Fife abstained from voting on the term sheet.
District 5 Councilmember Noel Gallo said he still only supports construction of a new stadium at the current Coliseum location in East Oakland and voted no on the terms.
The rest of the council voted yes, hoping to keep the A’s at the bargaining table, but also had sharp words for A’s president Kaval.
District 1 Councilmember Kalb criticized the A’s for not going beyond the minimum of what’s required under the law to build affordable housing.
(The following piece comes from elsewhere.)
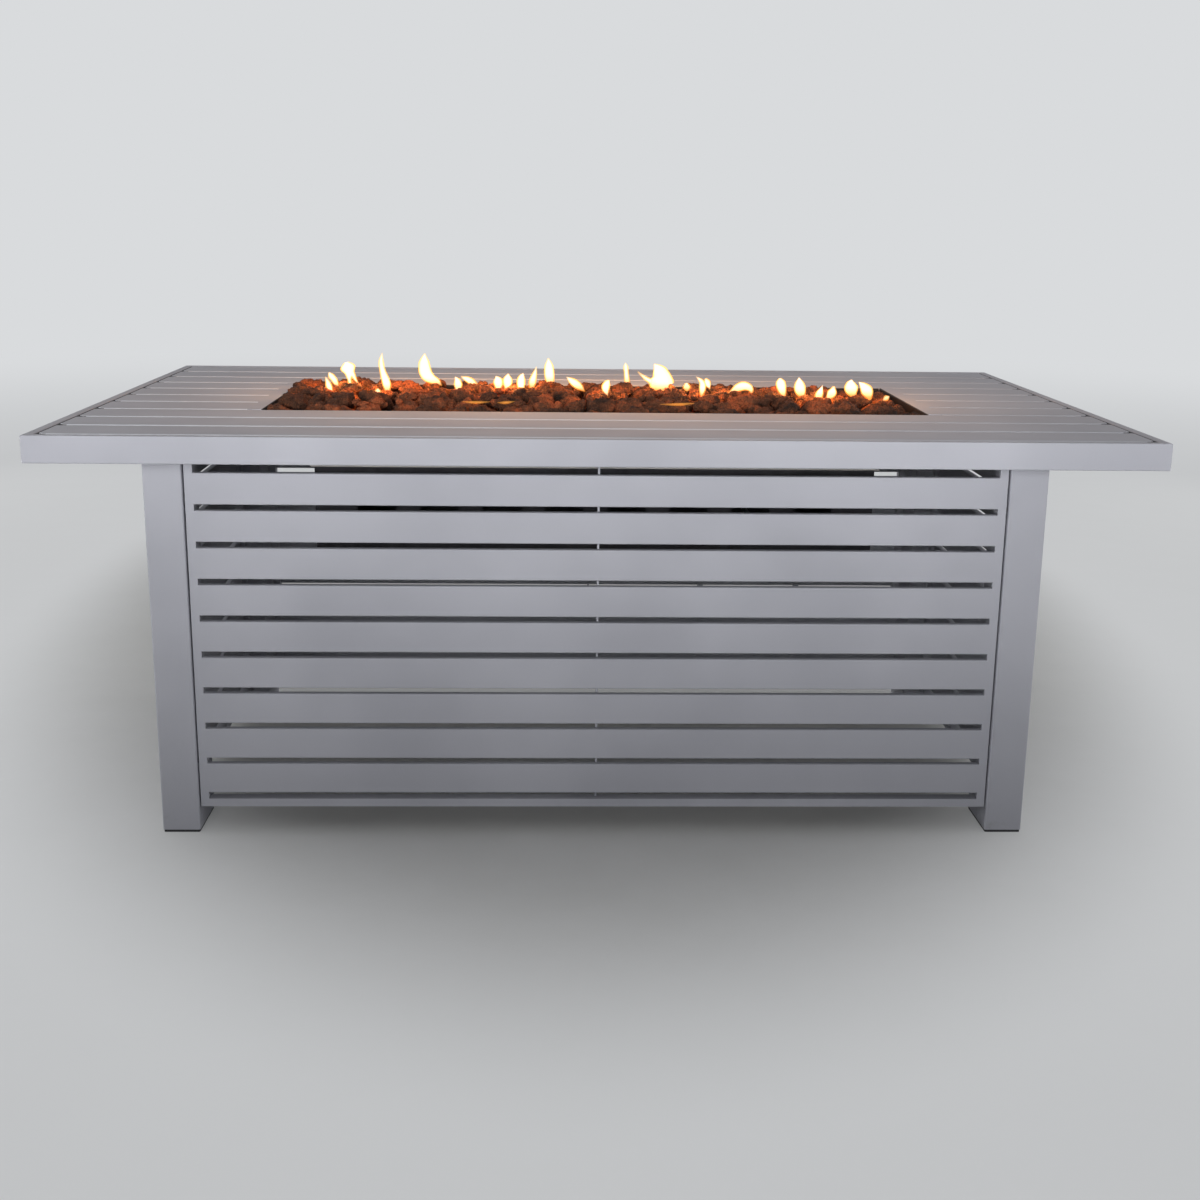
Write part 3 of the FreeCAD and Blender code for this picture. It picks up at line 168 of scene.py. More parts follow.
class Finish:
    def __init__(self, name, world=False):
        self.owner = (bpy.data.worlds if world else bpy.data.materials).new(name)
        self.owner.use_nodes = True
        self.tree = self.owner.node_tree
        self.tree.nodes.clear()
        self.out = self.tree.nodes.new("ShaderNodeOutputWorld" if world else "ShaderNodeOutputMaterial")

    def node(self, kind, settings=None, values=None, output=0):
        made = self.tree.nodes.new(kind)
        for key, value in (settings or {}).items():
            if key == "stops":
                self.setStops(made.color_ramp, value)
            else:
                setattr(made, key, value)
        for key, value in (values or {}).items():
            if isinstance(value, Wire):
                self.tree.links.new(value.socket, made.inputs[key])
            else:
                made.inputs[key].default_value = value
        return Wire(self, made.outputs[output])

    def setStops(self, ramp, stops):
        while len(ramp.elements) < len(stops):
            ramp.elements.new(1)
        for element, (place, colour) in zip(ramp.elements, stops):
            element.position = place
            element.color = colour

    def spot(self):
        return self.node("ShaderNodeTexCoord", output="Object")

    def axis(self, letter):
        return self.node("ShaderNodeSeparateXYZ", None, {0: self.spot()}, "XYZ".index(letter))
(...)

Before the vote, Kalb said he would “hold his nose” and “throw up” because the deal still doesn’t do enough, in his view, to protect Oakland residents.
District 6 Councilmember Taylor called the A’s recent behavior “bullying,” adding, “If we were voting on the A’s and how they’ve behaved, that piece, it would certainly be a no vote,” just before voting yes on the term sheet.
Even if the A’s and city go back to the negotiating table and eventually hash out an agreement, the City Council will still have to vote on a final development agreement, which can’t happen before the fall, and the A’s will also have to gain approval of a final environmental impact report and approvals from the Port of Oakland, as well as land use approvals.
On Wednesday morning, Schaaf and Bas held a press conference in Jack London Square, with Howard Terminal in the background. Sometimes rivals, the duo have collaborated closely on the A’s deal. They said yesterday’s vote is a victory for Oakland and that they fully expect to keep the A’s at the bargaining table.
“What the City Council approved yesterday is not just one of the most iconic ballparks that the world will ever see, but an entire beautiful community-serving ballpark district, a new neighborhood with amazing union jobs, public parks, affordable housing,” said Schaaf.